What is asked
Tally every line featuring "axes", then give that tally alone.

Stored data

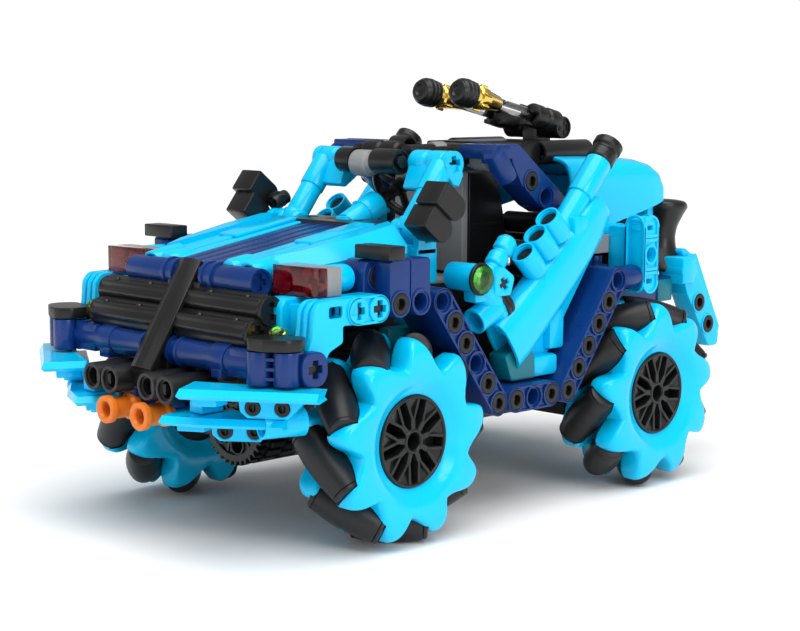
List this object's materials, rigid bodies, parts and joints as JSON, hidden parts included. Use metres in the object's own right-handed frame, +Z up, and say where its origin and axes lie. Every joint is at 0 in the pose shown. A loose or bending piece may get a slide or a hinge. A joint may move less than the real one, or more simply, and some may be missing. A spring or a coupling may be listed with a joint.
{
  "type": "mecanum wheel robot",
  "caption": "Small four-wheeled building-set robot with mecanum wheels, open beam side frames, an open cabin and a tilting roof launcher.",
  "frame": {"origin": "on the ground, under the middle of the four wheels", "axes": "+X to the right side of the robot, +Y to its rear, +Z up"},
  "size_m": [0.124, 0.24, 0.1302],
  "materials": {
    "azure_plastic": "gloss",
    "navy_plastic": "gloss",
    "black_plastic": "satin",
    "roller_rubber": "satin",
    "red_lamp": "clear red"
  },
  "bodies": {
    "chassis": {"chassis": "black_plastic", "front_bumper": "navy_plastic", "grille": "black_plastic", "hood": "azure_plastic", "cabin_frame": "azure_plastic", "seat": "black_plastic", "rear_body": "azure_plastic", "side_frame_right": "navy_plastic", "side_frame_left": "navy_plastic", "blades_right": "azure_plastic", "blades_left": "azure_plastic", "lamp_right": "red_lamp", "lamp_left": "red_lamp", "cannon_right": "azure_plastic", "cannon_left": "azure_plastic"},
    "launcher": {"launcher": "black_plastic"},
    "front_gear": {"front_gear": "black_plastic"},
    "steering_wheel": {"steering_wheel": "black_plastic"},
    "mirror_right": {"mirror_right": "black_plastic"},
    "mirror_left": {"mirror_left": "black_plastic"},
    "wheel_front_right": {"wheel_front_right": "azure_plastic"},
    "wheel_front_left": {"wheel_front_left": "azure_plastic"},
    "wheel_rear_right": {"wheel_rear_right": "azure_plastic"},
    "wheel_rear_left": {"wheel_rear_left": "azure_plastic"},
    "roller_front_right_1": {"roller_front_right_1": "roller_rubber"},
    "roller_front_right_2": {"roller_front_right_2": "roller_rubber"},
    "roller_front_right_3": {"roller_front_right_3": "roller_rubber"},
    "roller_front_right_4": {"roller_front_right_4": "roller_rubber"},
    "roller_front_right_5": {"roller_front_right_5": "roller_rubber"},
    "roller_front_right_6": {"roller_front_right_6": "roller_rubber"},
    "roller_front_right_7": {"roller_front_right_7": "roller_rubber"},
    "roller_front_right_8": {"roller_front_right_8": "roller_rubber"},
    "roller_front_right_9": {"roller_front_right_9": "roller_rubber"},
    "roller_front_left_1": {"roller_front_left_1": "roller_rubber"},
    "roller_front_left_2": {"roller_front_left_2": "roller_rubber"},
    "roller_front_left_3": {"roller_front_left_3": "roller_rubber"},
    "roller_front_left_4": {"roller_front_left_4": "roller_rubber"},
    "roller_front_left_5": {"roller_front_left_5": "roller_rubber"},
    "roller_front_left_6": {"roller_front_left_6": "roller_rubber"},
    "roller_front_left_7": {"roller_front_left_7": "roller_rubber"},
    "roller_front_left_8": {"roller_front_left_8": "roller_rubber"},
    "roller_front_left_9": {"roller_front_left_9": "roller_rubber"},
    "roller_rear_right_1": {"roller_rear_right_1": "roller_rubber"},
    "roller_rear_right_2": {"roller_rear_right_2": "roller_rubber"},
    "roller_rear_right_3": {"roller_rear_right_3": "roller_rubber"},
    "roller_rear_right_4": {"roller_rear_right_4": "roller_rubber"},
    "roller_rear_right_5": {"roller_rear_right_5": "roller_rubber"},
    "roller_rear_right_6": {"roller_rear_right_6": "roller_rubber"},
    "roller_rear_right_7": {"roller_rear_right_7": "roller_rubber"},
    "roller_rear_right_8": {"roller_rear_right_8": "roller_rubber"},
    "roller_rear_right_9": {"roller_rear_right_9": "roller_rubber"},
    "roller_rear_left_1": {"roller_rear_left_1": "roller_rubber"},
    "roller_rear_left_2": {"roller_rear_left_2": "roller_rubber"},
    "roller_rear_left_3": {"roller_rear_left_3": "roller_rubber"},
    "roller_rear_left_4": {"roller_rear_left_4": "roller_rubber"},
    "roller_rear_left_5": {"roller_rear_left_5": "roller_rubber"},
    "roller_rear_left_6": {"roller_rear_left_6": "roller_rubber"},
    "roller_rear_left_7": {"roller_rear_left_7": "roller_rubber"},
    "roller_rear_left_8": {"roller_rear_left_8": "roller_rubber"},
    "roller_rear_left_9": {"roller_rear_left_9": "roller_rubber"}
  },
  "joints": [
    {"name": "blaster_tilt", "type": "hinge", "parent": "chassis", "child": "launcher", "pos_m": [0, 0.0595, 0.1136], "axis": [1, 0, 0], "range_deg": [-40, 5]},
    {"name": "drive_front_right", "type": "hinge", "parent": "chassis", "child": "wheel_front_right", "pos_m": [0.046, -0.056, 0.03], "axis": [1, 0, 0], "continuous": true},
    {"name": "drive_front_left", "type": "hinge", "parent": "chassis", "child": "wheel_front_left", "pos_m": [-0.046, -0.056, 0.03], "axis": [1, 0, 0], "continuous": true},
    {"name": "drive_rear_right", "type": "hinge", "parent": "chassis", "child": "wheel_rear_right", "pos_m": [0.046, 0.056, 0.03], "axis": [1, 0, 0], "continuous": true},
    {"name": "drive_rear_left", "type": "hinge", "parent": "chassis", "child": "wheel_rear_left", "pos_m": [-0.046, 0.056, 0.03], "axis": [1, 0, 0], "continuous": true},
    {"name": "gear_spin", "type": "hinge", "parent": "chassis", "child": "front_gear", "pos_m": [0, -0.06, 0.031], "axis": [0, 1, 0], "continuous": true},
    {"name": "mirror_turn_right", "type": "hinge", "parent": "chassis", "child": "mirror_right", "pos_m": [0.031, -0.027, 0.091], "axis": [1, 0, 0], "range_deg": [-40, 40]},
    {"name": "mirror_turn_left", "type": "hinge", "parent": "chassis", "child": "mirror_left", "pos_m": [-0.031, -0.027, 0.091], "axis": [1, 0, 0], "range_deg": [-40, 40]},
    {"name": "helm_turn", "type": "hinge", "parent": "chassis", "child": "steering_wheel", "pos_m": [0, -0.006, 0.096], "axis": [0, 0.9063, 0.4226], "continuous": true},
    {"name": "roller_front_right_1_spin", "type": "hinge", "parent": "wheel_front_right", "child": "roller_front_right_1", "pos_m": [0.046, -0.04722, 0.05287], "axis": [0.7071, -0.6601, 0.2534], "continuous": true},
    {"name": "roller_front_right_2_spin", "type": "hinge", "parent": "wheel_front_right", "child": "roller_front_right_2", "pos_m": [0.046, -0.06398, 0.05316], "axis": [0.7071, -0.6686, -0.2302], "continuous": true},
    {"name": "roller_front_right_3_spin", "type": "hinge", "parent": "wheel_front_right", "child": "roller_front_right_3", "pos_m": [0.046, -0.077, 0.04262], "axis": [0.7071, -0.3642, -0.6061], "continuous": true},
    {"name": "roller_front_right_4_spin", "type": "hinge", "parent": "wheel_front_right", "child": "roller_front_right_4", "pos_m": [0.046, -0.0802, 0.02617], "axis": [0.7071, 0.1106, -0.6984], "continuous": true},
    {"name": "roller_front_right_5_spin", "type": "hinge", "parent": "wheel_front_right", "child": "roller_front_right_5", "pos_m": [0.046, -0.07207, 0.01151], "axis": [0.7071, 0.5337, -0.4639], "continuous": true},
    {"name": "roller_front_right_6_spin", "type": "hinge", "parent": "wheel_front_right", "child": "roller_front_right_6", "pos_m": [0.046, -0.05643, 0.0055], "axis": [0.7071, 0.707, -0.0123], "continuous": true},
    {"name": "roller_front_right_7_spin", "type": "hinge", "parent": "wheel_front_right", "child": "roller_front_right_7", "pos_m": [0.046, -0.04058, 0.01096], "axis": [0.7071, 0.5495, 0.445], "continuous": true},
    {"name": "roller_front_right_8_spin", "type": "hinge", "parent": "wheel_front_right", "child": "roller_front_right_8", "pos_m": [0.046, -0.03195, 0.02533], "axis": [0.7071, 0.1349, 0.6941], "continuous": true},
    {"name": "roller_front_right_9_spin", "type": "hinge", "parent": "wheel_front_right", "child": "roller_front_right_9", "pos_m": [0.046, -0.03457, 0.04188], "axis": [0.7071, -0.3428, 0.6184], "continuous": true},
    {"name": "roller_front_left_1_spin", "type": "hinge", "parent": "wheel_front_left", "child": "roller_front_left_1", "pos_m": [-0.046, -0.04722, 0.05287], "axis": [-0.7071, -0.6601, 0.2534], "continuous": true},
    {"name": "roller_front_left_2_spin", "type": "hinge", "parent": "wheel_front_left", "child": "roller_front_left_2", "pos_m": [-0.046, -0.03457, 0.04188], "axis": [-0.7071, -0.3428, 0.6184], "continuous": true},
    {"name": "roller_front_left_3_spin", "type": "hinge", "parent": "wheel_front_left", "child": "roller_front_left_3", "pos_m": [-0.046, -0.03195, 0.02533], "axis": [-0.7071, 0.1349, 0.6941], "continuous": true},
    {"name": "roller_front_left_4_spin", "type": "hinge", "parent": "wheel_front_left", "child": "roller_front_left_4", "pos_m": [-0.046, -0.04058, 0.01096], "axis": [-0.7071, 0.5495, 0.445], "continuous": true},
    {"name": "roller_front_left_5_spin", "type": "hinge", "parent": "wheel_front_left", "child": "roller_front_left_5", "pos_m": [-0.046, -0.05643, 0.0055], "axis": [-0.7071, 0.707, -0.0123], "continuous": true},
    {"name": "roller_front_left_6_spin", "type": "hinge", "parent": "wheel_front_left", "child": "roller_front_left_6", "pos_m": [-0.046, -0.07207, 0.01151], "axis": [-0.7071, 0.5337, -0.4639], "continuous": true},
    {"name": "roller_front_left_7_spin", "type": "hinge", "parent": "wheel_front_left", "child": "roller_front_left_7", "pos_m": [-0.046, -0.0802, 0.02617], "axis": [-0.7071, 0.1106, -0.6984], "continuous": true},
    {"name": "roller_front_left_8_spin", "type": "hinge", "parent": "wheel_front_left", "child": "roller_front_left_8", "pos_m": [-0.046, -0.077, 0.04262], "axis": [-0.7071, -0.3642, -0.6061], "continuous": true},
    {"name": "roller_front_left_9_spin", "type": "hinge", "parent": "wheel_front_left", "child": "roller_front_left_9", "pos_m": [-0.046, -0.06398, 0.05316], "axis": [-0.7071, -0.6686, -0.2302], "continuous": true},
    {"name": "roller_rear_right_1_spin", "type": "hinge", "parent": "wheel_rear_right", "child": "roller_rear_right_1", "pos_m": [0.046, 0.04722, 0.05287], "axis": [0.7071, 0.6601, 0.2534], "continuous": true},
    {"name": "roller_rear_right_2_spin", "type": "hinge", "parent": "wheel_rear_right", "child": "roller_rear_right_2", "pos_m": [0.046, 0.03457, 0.04188], "axis": [0.7071, 0.3428, 0.6184], "continuous": true},
    {"name": "roller_rear_right_3_spin", "type": "hinge", "parent": "wheel_rear_right", "child": "roller_rear_right_3", "pos_m": [0.046, 0.03195, 0.02533], "axis": [0.7071, -0.1349, 0.6941], "continuous": true},
    {"name": "roller_rear_right_4_spin", "type": "hinge", "parent": "wheel_rear_right", "child": "roller_rear_right_4", "pos_m": [0.046, 0.04058, 0.01096], "axis": [0.7071, -0.5495, 0.445], "continuous": true},
    {"name": "roller_rear_right_5_spin", "type": "hinge", "parent": "wheel_rear_right", "child": "roller_rear_right_5", "pos_m": [0.046, 0.05643, 0.0055], "axis": [0.7071, -0.707, -0.0123], "continuous": true},
    {"name": "roller_rear_right_6_spin", "type": "hinge", "parent": "wheel_rear_right", "child": "roller_rear_right_6", "pos_m": [0.046, 0.07207, 0.01151], "axis": [0.7071, -0.5337, -0.4639], "continuous": true},
    {"name": "roller_rear_right_7_spin", "type": "hinge", "parent": "wheel_rear_right", "child": "roller_rear_right_7", "pos_m": [0.046, 0.0802, 0.02617], "axis": [0.7071, -0.1106, -0.6984], "continuous": true},
    {"name": "roller_rear_right_8_spin", "type": "hinge", "parent": "wheel_rear_right", "child": "roller_rear_right_8", "pos_m": [0.046, 0.077, 0.04262], "axis": [0.7071, 0.3642, -0.6061], "continuous": true},
    {"name": "roller_rear_right_9_spin", "type": "hinge", "parent": "wheel_rear_right", "child": "roller_rear_right_9", "pos_m": [0.046, 0.06398, 0.05316], "axis": [0.7071, 0.6686, -0.2302], "continuous": true},
    {"name": "roller_rear_left_1_spin", "type": "hinge", "parent": "wheel_rear_left", "child": "roller_rear_left_1", "pos_m": [-0.046, 0.04722, 0.05287], "axis": [-0.7071, 0.6601, 0.2534], "continuous": true},
    {"name": "roller_rear_left_2_spin", "type": "hinge", "parent": "wheel_rear_left", "child": "roller_rear_left_2", "pos_m": [-0.046, 0.06398, 0.05316], "axis": [-0.7071, 0.6686, -0.2302], "continuous": true},
    {"name": "roller_rear_left_3_spin", "type": "hinge", "parent": "wheel_rear_left", "child": "roller_rear_left_3", "pos_m": [-0.046, 0.077, 0.04262], "axis": [-0.7071, 0.3642, -0.6061], "continuous": true},
    {"name": "roller_rear_left_4_spin", "type": "hinge", "parent": "wheel_rear_left", "child": "roller_rear_left_4", "pos_m": [-0.046, 0.0802, 0.02617], "axis": [-0.7071, -0.1106, -0.6984], "continuous": true},
    {"name": "roller_rear_left_5_spin", "type": "hinge", "parent": "wheel_rear_left", "child": "roller_rear_left_5", "pos_m": [-0.046, 0.07207, 0.01151], "axis": [-0.7071, -0.5337, -0.4639], "continuous": true},
    {"name": "roller_rear_left_6_spin", "type": "hinge", "parent": "wheel_rear_left", "child": "roller_rear_left_6", "pos_m": [-0.046, 0.05643, 0.0055], "axis": [-0.7071, -0.707, -0.0123], "continuous": true},
    {"name": "roller_rear_left_7_spin", "type": "hinge", "parent": "wheel_rear_left", "child": "roller_rear_left_7", "pos_m": [-0.046, 0.04058, 0.01096], "axis": [-0.7071, -0.5495, 0.445], "continuous": true},
    {"name": "roller_rear_left_8_spin", "type": "hinge", "parent": "wheel_rear_left", "child": "roller_rear_left_8", "pos_m": [-0.046, 0.03195, 0.02533], "axis": [-0.7071, -0.1349, 0.6941], "continuous": true},
    {"name": "roller_rear_left_9_spin", "type": "hinge", "parent": "wheel_rear_left", "child": "roller_rear_left_9", "pos_m": [-0.046, 0.03457, 0.04188], "axis": [-0.7071, 0.3428, 0.6184], "continuous": true}
  ]
}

Task response
2